Um porta-voz do Discord nos disse que havia denunciado Finnegan às autoridades nos EUA, e acrescentou que a plataforma estava comprometida em combater conteúdo prejudicial.
Jenna (nome fictício), da Austrália, tinha 15 anos quando foi alvo do 764 pela primeira vez.
Por mais de dois anos, ela foi ameaçada por membros do grupo.
"Foi horrível", diz a mãe de Jenna, que falou conosco sob condição de anonimato.
"Temos manuais de suicídio que eles enviaram a ela."
O grupo também enviou a Jenna imagens de abuso infantil e animal, e a coagiu a compartilhar fotos explícitas de si mesma e de automutilação diante das câmeras.
A mãe de Jenna nos disse que o grupo fez sua filha se mutilar cada vez mais.
"Mais profundo.
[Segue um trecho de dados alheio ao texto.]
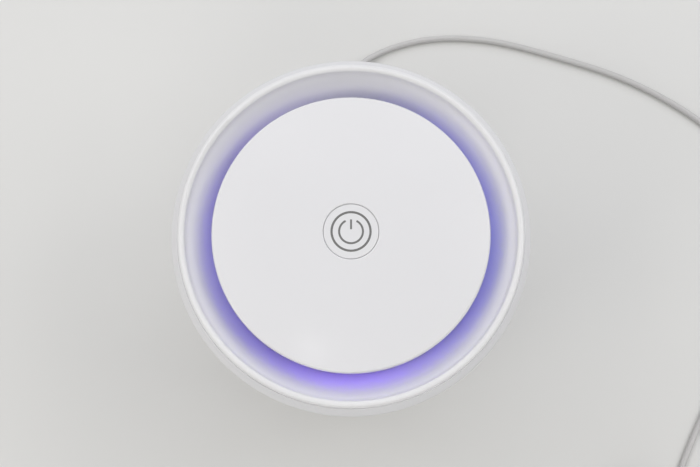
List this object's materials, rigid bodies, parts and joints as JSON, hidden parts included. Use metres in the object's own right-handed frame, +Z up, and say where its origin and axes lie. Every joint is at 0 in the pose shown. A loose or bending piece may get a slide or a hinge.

Pior. Ela está coberta de cicatrizes."
Por fim, os abusadores ordenaram que Jenna matasse o gato da família, e ela se recusou a obedecer.
"Eles queriam que ela fizesse isso em uma transmissão ao vivo. Tudo explodiu a partir daí. Quando ela se recusou a fazer isso, acho que eles perceberam que estavam perdendo o controle sobre ela", disse a mãe.
Como vingança, os membros do 764 fizeram uma denúncia falsa à polícia, alegando que o pai de Jenna tinha uma arma — uma tática comum, conhecida como "swatting". Policiais australianos armados foram até a casa, aterrorizando a família.
Alguns dos abusadores de Jenna já foram presos e estão cumprindo pena de prisão nos Estados Unidos.
Mas outros ainda estão foragidos. Embora tenha conseguido, em grande parte, cortar relações com o grupo, Jenna continua recebendo mensagens ameaçadoras. A mãe dela ainda está tentando fazer com que as imagens explícitas sejam removidas das plataformas de rede social.
"Passei meses vendo que essas pessoas são capazes de acessar as piores coisas que você poderia imaginar do seu filho. E simplesmente gritando no vácuo — ninguém está ouvindo, ninguém está tirando essas coisas do ar. Como isso ainda está lá? E não é só a minha filha, são muitas crianças."
Jenna ainda está traumatizada por conta das experiências com o grupo.
"Tenha muito cuidado com quem você está falando", ela diz.
"E se acontecer com você, converse com alguém sobre isso."